Tactically, follow-through atop the 200-day — and the slightly more distant 50-day moving average — would mark steps toward stabilization.
More broadly, notice the pending death cross — or bearish 50-day/200-day moving average crossover — signaling the intermediate-term downtrend may be overtaking the longer-term trend.
Europe and Japan reach key tests amid bearish price action
Beyond the U.S., Europe and Japan have reached key technical tests amid recently shaky price action:
To start, the iShares Europe ETF has thus far weathered an extended test of its 200-day moving average, currently 52.30.
Still, market bears will point to a developing double top, defined by the June and September peaks.

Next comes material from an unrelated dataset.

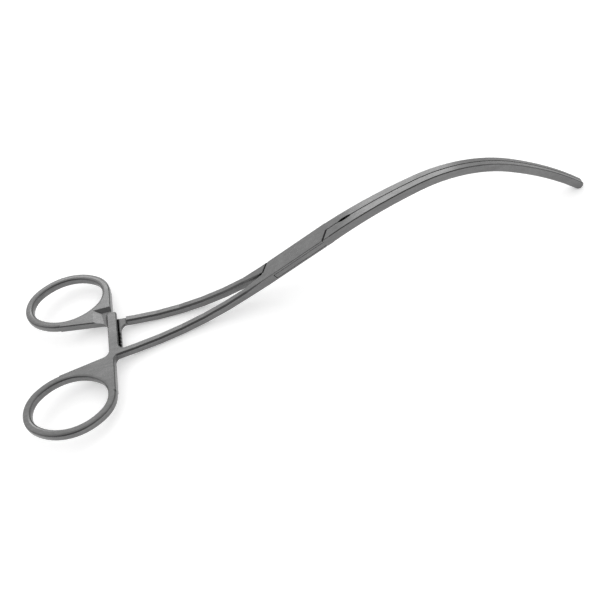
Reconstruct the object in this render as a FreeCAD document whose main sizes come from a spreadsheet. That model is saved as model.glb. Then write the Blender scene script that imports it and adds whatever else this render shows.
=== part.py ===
import FreeCAD, Part
import math
import os

from FreeCAD import Placement, Rotation, Vector

# Peripheral vascular clamp with a box lock: two forged halves and the rivet that joins them.
# Millimetres. The halves are drawn in the lock's own frame: X along the lock towards the jaw tips,
# Y the way the halves open, Z the pin axis, with the pin's centre as origin. At the end the whole
# clamp is turned to the way it lies on a table, with +Z up.

doc = FreeCAD.newDocument("vascular_clamp")
sheet = doc.addObject("Spreadsheet::Sheet", "sizes")

SIZES = [
    # box lock
    ("lock_width", 8.7),
    ("lock_height", 4.7),
    ("lock_reach", 14.3),
    ("lock_lean", 3.4),
    ("lock_root", 0.3),
    ("bend_margin", 0.2),
    ("lock_edge", 0.25),
    ("slot_height", 2.7),
    ("slot_reach", 12.7),
    ("slot_end_gap", 0.25),
    ("tongue_play", 0.05),
    ("shoulder_gap", 0.12),
    ("shoulder_bevel", 0.55),
    ("tongue_bevel", 0.2),
    # rivet
    ("pin_radius", 1.6),
    ("pin_play", 0.03),
    ("pin_head_radius", 2.1),
    ("pin_head_depth", 0.55),
    # jaws, three bends one after the other
    ("jaw_root_radius", 202.6),
    ("jaw_root_turn", 12.1),
    ("jaw_bend_radius", 59.7),
    ("jaw_bend_turn", 39.8),
    ("jaw_tip_radius", 148.0),
    ("jaw_tip_turn", 15.6),
    ("jaw_tip_width", 1.85),
    ("jaw_tip_height", 3.8),
    ("jaw_edge", 0.4),
    ("jaw_gap", 0.05),
    ("jaw_step_width", 0.2),
    ("jaw_step_depth", 0.25),
    ("relief_start", 23.4),
    ("relief_length", 7.9),
    ("relief_depth", 0.8),
    # atraumatic teeth
    ("teeth_start", 62.0),
    ("teeth_tip_margin", 1.0),
    ("teeth_pitch", 1.8),
    ("teeth_height", 0.4),
    ("teeth_width", 0.7),
    ("teeth_row_step", 1.0),
    ("teeth_land", 0.12),
    ("teeth_play", 0.12),
    # shanks
    ("shank_bend_radius", 142.6),
    ("shank_bend_turn", 27.0),
    ("shank_height", 4.2),
    ("shank_crotch", 0.45),
    ("shank_width", 3.5),
    ("shank_root_length", 10.0),
    ("shank_root_offset", 2.55),
    ("shank_end_offset", 9.8),
    ("shank_bow", 0.62),
    ("shank_steps", 5),
    ("shank_edge", 0.75),
    # finger rings
    ("ring_station", 117.1),
    ("ring_offset", 30.4),
    ("ring_long", 19.2),
    ("ring_wide", 14.7),
    ("ring_end_radius", 12.0),
    ("ring_bar_width", 3.8),
    ("ring_bar_round", 1.35),
    ("ring_facets", 3),
    # ratchet and the web that carries it
    ("ratchet_station", 95.8),
    ("ratchet_width", 4.6),
    ("upper_bar_reach", 15.4),
    ("lower_bar_reach", 9.2),
    ("ratchet_corner", 1.6),
    ("ratchet_gap", 0.1),
    ("ratchet_pitch", 2.3),
    ("ratchet_teeth", 5),
    ("ratchet_tooth_depth", 0.7),
    ("ratchet_tooth_start", 1.4),
    ("lower_bar_extra", 1.1),
    ("web_reach", 10.0),
    ("web_fillet", 3.5),
    ("web_edge", 0.45),
    ("recess_play", 0.6),
    ("upper_recess_room", 4.6),
    ("recess_ramp_gap", 1.3),
    ("recess_ramp_run", 5.2),
    ("upper_recess_end_run", 3.0),
]
for row, (alias, value) in enumerate(SIZES, 1):
    sheet.set("A%d" % row, alias)
    sheet.set("B%d" % row, str(value))
    sheet.setAlias("B%d" % row, alias)
doc.recompute()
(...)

Tactically, an eventual violation of the range bottom (51.54) would resolve the bearish pattern, opening the path to potentially swift downside follow-through.
Conversely, a rally atop gap resistance (52.90), and the 50-day moving average, would place the shares on firmer technical ground.
Meanwhile, the iShares Japan ETF has staged an aggressive strong-volume plunge, violating its breakout point (70.00) and the 200-day moving average, currently 68.90.
Bearish price action.
But on a slightly positive note, the shares have also narrowly maintained trendline support on a closing basis.
Tactically, a reversal atop the breakdown point — the 70.00 area — would likely neutralize the recent downdraft. The pending retest from underneath should be a useful bull-bear gauge.